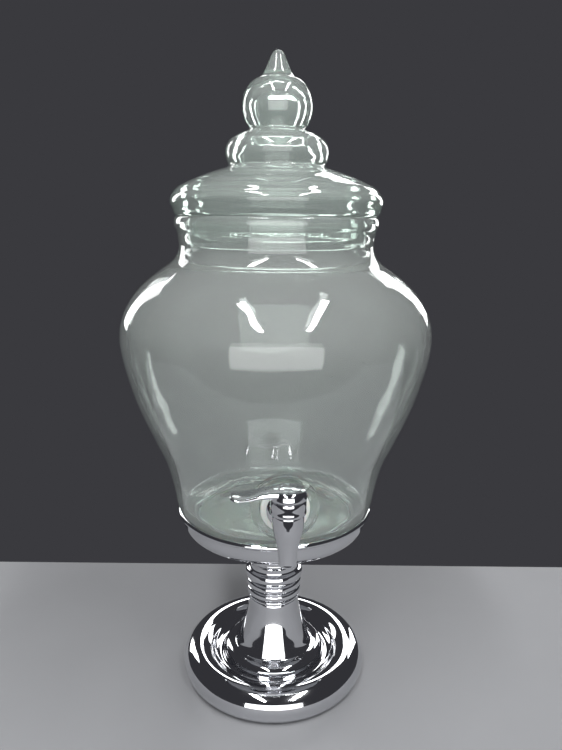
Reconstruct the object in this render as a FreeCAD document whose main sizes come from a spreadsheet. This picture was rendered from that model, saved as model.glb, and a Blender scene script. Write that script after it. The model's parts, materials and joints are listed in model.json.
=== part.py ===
# Glass beverage dispenser: an urn-shaped jar with a domed glass lid and a chrome tap, standing in
# a shallow chrome bowl on a beaded stem and a round foot.
# Frame: origin on the table under the centre of the foot, +Z up, the tap towards -Y, millimetres.
import FreeCAD, Part
import math
import os

import Sketcher
from FreeCAD import Placement, Rotation, Vector

# The driving dimensions. Heights are above the table, and radii are from the axis of the part.
SIZES = {
    # foot and stem
    "felt_radius": 83.5,
    "felt_top": 2.0,
    "plate_radius": 86.0,
    "plate_top": 3.5,
    "lip_low": 0.8,
    "foot_tube_radius": 17.0,
    "foot_tube_middle": 77.5,
    "foot_tube_height": 13.5,
    "foot_wall": 3.0,
    "flare_low": 32.0,
    "stem_low": 83.0,
    "stem_high": 156.0,
    "collar_radius": 25.5,
    "bore_radius": 4.2,
    # bowl
    "bowl_rim_radius": 96.0,
    "bowl_rim_high": 187.6,
    "bowl_wall_radius": 91.5,
    "bowl_floor": 166.0,
    "bowl_sink_radius": 11.5,
    "bowl_sink_low": 160.0,
    "bowl_pad_radius": 78.0,
    # tie rod that draws the bowl, the stem and the foot together
    "rod_radius": 4.0,
    "rod_low": 70.0,
    "rod_high": 165.6,
    "rod_washer_radius": 8.5,
    "rod_washer_thick": 1.2,
    "rod_nut_corner": 7.5,
    "rod_nut_thick": 4.4,
    # jar
    "jar_low": 168.5,
    "jar_floor": 184.0,
    "jar_wall": 4.5,
    "jar_foot_radius": 82.0,
    "jar_belly_radius": 145.1,
    "neck_radius": 89.3,
    "neck_inside": 82.5,
    "mouth_radius": 92.5,
    "jar_high": 466.0,
    "boss_radius": 29.0,
    "boss_inside_radius": 21.0,
    "boss_out": 113.0,
    "boss_in": 93.0,
    "jar_hole_radius": 9.5,
    # tap
    "tap_height": 232.0,
    "tap_out": 138.0,
    "shank_radius": 8.0,
    "shank_in": 78.0,
    "water_radius": 4.5,
    "gasket_radius": 20.5,
    "gasket_thick": 2.5,
    "flange_radius": 16.0,
    "flange_thick": 3.5,
    "inner_ring_radius": 16.0,
    "tap_washer_thick": 1.5,
    "tap_nut_corner": 15.6,
    "tap_nut_thick": 8.0,
    "ring_bore": 8.3,
    "barrel_low": 195.0,
    "barrel_high": 240.0,
    "barrel_radius": 12.8,
    "valve_low": 222.0,
    "valve_radius": 8.0,
    "bonnet_radius": 14.2,
    "bonnet_high": 252.0,
    "running_gap": 0.05,
    "stem_radius": 4.9,
    "plug_low": 223.0,
    "plug_high": 239.5,
    "valve_stem_high": 258.5,
    "port_radius": 4.0,
    "seal_middle": 7.15,
    "seal_half": 0.8,
    "seal_low": 225.6,
    "seal_high": 237.9,
    # lever
    "lever_low": 252.3,
    "lever_cap_radius": 14.6,
    "lever_cap_high": 262.4,
    "lever_reach": 47.5,
    "lever_width": 18.0,
    "grub_radius": 1.5,
    "grub_height": 255.5,
    # lid
    "lid_radius": 95.4,
    "lid_lip_radius": 80.0,
    "lid_lip_inside": 76.0,
    "lid_lip_low": 446.0,
    "lid_high": 605.0,
}

doc = FreeCAD.newDocument("BeverageDispenser")
sheet = doc.addObject("Spreadsheet::Sheet", "Dims")
for row, (alias, value) in enumerate(SIZES.items(), start=1):
    sheet.set(f"A{row}", alias.replace("_", " "))
    sheet.set(f"B{row}", str(value))
    sheet.setAlias(f"B{row}", alias)
doc.recompute()

pieces = {}


def length(text):
    """The value of a sum of sheet names and numbers, such as "stem_low + 4"."""
    total, sign = 0.0, 1
    for word in text.split():
        if word in ("+", "-"):
            sign = 1 if word == "+" else -1
        else:
            total += sign * (sheet.get(word) if word in SIZES else float(word))
    return total


def less(text, taken):
    """The sum that is left when one sum is taken from another."""
    flip = {"+": "-", "-": "+"}
    return " ".join([text, "-"] + [flip.get(word, word) for word in taken.split()])


def bind(thing, **sizes):
    """Ties each property to a sum of sheet names and numbers. Two underscores stand for a dot."""
    for name, text in sizes.items():
        names = [f"Dims.{word}" if word in SIZES else word for word in text.split()]
        thing.setExpression(name.replace("__", "."), " ".join(names))


def keep(thing, label):
    """Makes an object one of the part's nodes."""
    thing.Label = label
    pieces[label] = thing
    return thing


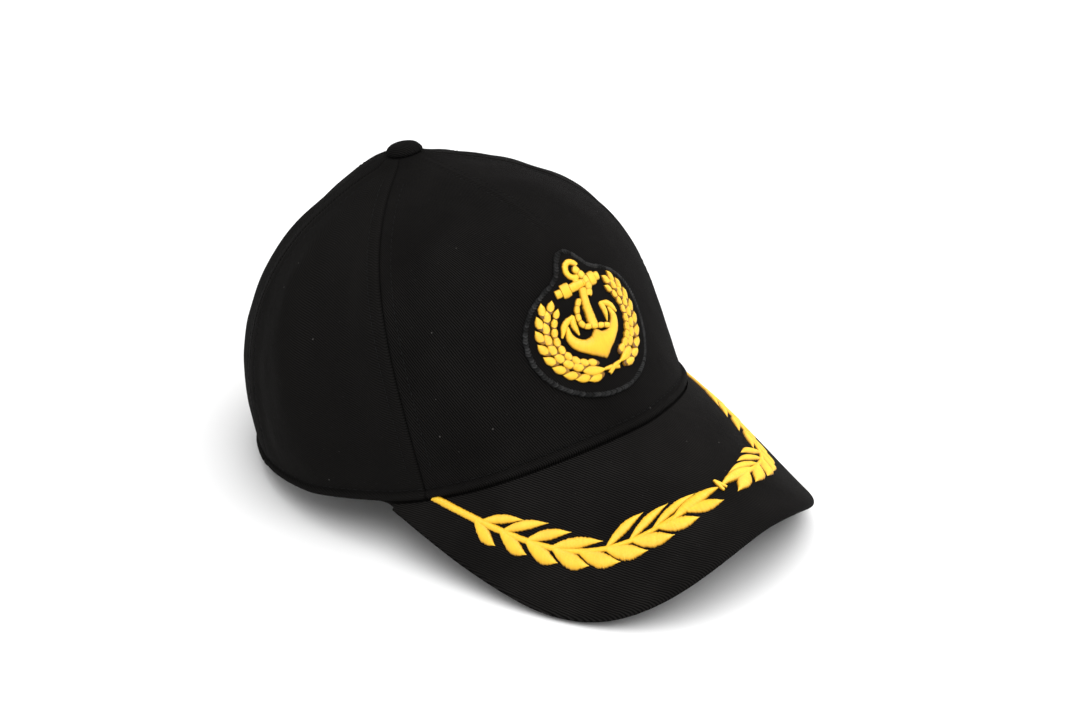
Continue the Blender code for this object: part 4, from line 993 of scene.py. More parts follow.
def build_seam_stitches():
    """Topstitching beside the seams, above the rim's roll and round the nape opening."""
    above_opening = float(climb(np.float64(math.pi), ARCH_HEIGHT + 7.0 * MM))
    for name, seam_at in SEAMS.items():
        pile = Pile()
        level = np.linspace(above_opening if name == "nape" else 0.055, 0.90, 260)
        seam = seam_at(level)
        for side in (-1.0, 1.0):
            sew_line(pile, seam + side * SEAM_STITCH_OFFSET / crown_radius(seam, level), level)
        make("stitches_" + name, pile, SEWING, "cap", (), "twill")
    pile = Pile()
    level = np.linspace(BADGE_HEAD_LEVEL + 0.10, 0.92, 160)
    for side in (-1.0, 1.0):
        theta = side * DART_STITCH_OFFSET / crown_radius(0.0 * level, level)
        sew_line(pile, theta, level, pitch=2.6 * MM)
    make("stitches_dart", pile, SEWING, "cap", (), "twill")
    pile = Pile()
    foot = math.pi - ARCH_HALF_ANGLE - 6.0 * MM / NAPE_RADIUS
    theta = np.linspace(-foot, foot, 1400)
    level = climb(theta, np.full_like(theta, RIM_STITCH_HEIGHT))
    for part in np.split(np.arange(len(theta)), 5):
        sew_line(pile, theta[part], level[part], 0.05 * MM)
    make("stitches_rim", pile, SEWING, "cap", (), "twill")
    pile = Pile()
    sew_line(pile, *opening_line(np.linspace(0.06, math.pi - 0.06, 300), HEM_STITCH_OFFSET))
    make("stitches_opening", pile, SEWING, "cap", (), "twill")


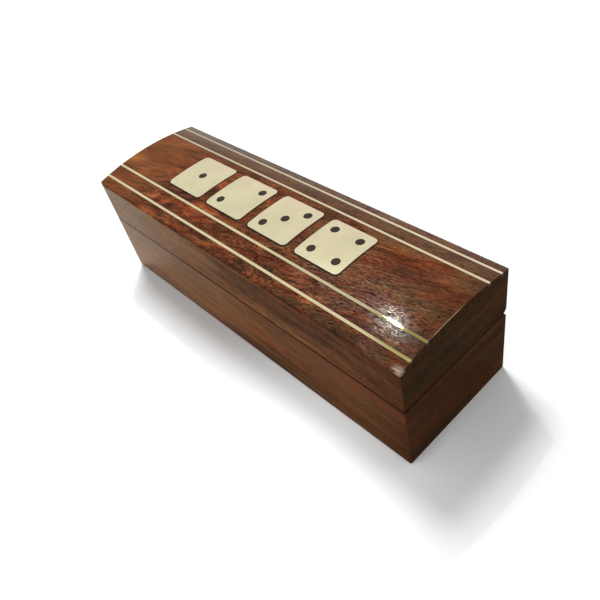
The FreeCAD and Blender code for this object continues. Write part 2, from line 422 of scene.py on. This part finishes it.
def inlay_edges(net):
    """Dark glue line in the wood, 0.4 mm wide round the plates and narrow along the strips."""
    x, y, z = net.axes()
    wobble = net.noise(net.place, 900, 2.0)
    width = net.scaled(wobble, 0.6 * MM, 0.1 * MM)
    along = net.plus(x, -PLATE_ROW_X)
    in_pitch = net.math("WRAP", along, PLATE_PITCH, 0.0)
    offsets = (
        net.size(net.plus(in_pitch, -PLATE_PITCH / 2 - 0.25 * MM)),
        net.size(net.plus(y, -PLATE_ROW_Y + 0.3 * MM)),
    )
    squares = []
    for offset in offsets:
        past_straight = net.most(net.plus(offset, PLATE_CORNER - PLATE_HALF), 0.0)
        squares.append(net.math("POWER", past_straight, 2.0))
    gap = net.minus(net.math("SQRT", net.plus(*squares)), PLATE_CORNER)
    gap = net.plus(gap, net.span(net.size(along), PLATE_PITCH * 2, PLATE_PITCH * 2 + MM))
    mark = net.span(net.minus(gap, width), -0.1 * MM, 0.1 * MM, 1.0, 0.0)
    for line in STRIP_LINES:
        beside = net.minus(net.distance(y, line), net.times(width, 0.4))
        mark = net.most(mark, net.span(beside, 0.4 * MM, 0.55 * MM, 0.8, 0.0))
    return net.times(mark, above(net, z, 0.2 * MM))


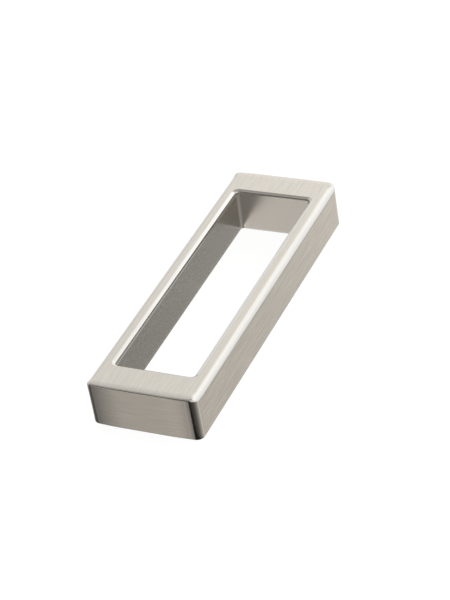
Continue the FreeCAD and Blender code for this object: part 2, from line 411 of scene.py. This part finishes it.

### Description of the task:
Repeat exactly the lines running from the one with "The FreeCAD and Blender code for this object continues." through the one with "return net.times(mark, above(net, z, 0.2", both included.

### Solution for this exercise:
The FreeCAD and Blender code for this object continues. Write part 2, from line 422 of scene.py on. This part finishes it.
def inlay_edges(net):
    """Dark glue line in the wood, 0.4 mm wide round the plates and narrow along the strips."""
    x, y, z = net.axes()
    wobble = net.noise(net.place, 900, 2.0)
    width = net.scaled(wobble, 0.6 * MM, 0.1 * MM)
    along = net.plus(x, -PLATE_ROW_X)
    in_pitch = net.math("WRAP", along, PLATE_PITCH, 0.0)
    offsets = (
        net.size(net.plus(in_pitch, -PLATE_PITCH / 2 - 0.25 * MM)),
        net.size(net.plus(y, -PLATE_ROW_Y + 0.3 * MM)),
    )
    squares = []
    for offset in offsets:
        past_straight = net.most(net.plus(offset, PLATE_CORNER - PLATE_HALF), 0.0)
        squares.append(net.math("POWER", past_straight, 2.0))
    gap = net.minus(net.math("SQRT", net.plus(*squares)), PLATE_CORNER)
    gap = net.plus(gap, net.span(net.size(along), PLATE_PITCH * 2, PLATE_PITCH * 2 + MM))
    mark = net.span(net.minus(gap, width), -0.1 * MM, 0.1 * MM, 1.0, 0.0)
    for line in STRIP_LINES:
        beside = net.minus(net.distance(y, line), net.times(width, 0.4))
        mark = net.most(mark, net.span(beside, 0.4 * MM, 0.55 * MM, 0.8, 0.0))
    return net.times(mark, above(net, z, 0.2 * MM))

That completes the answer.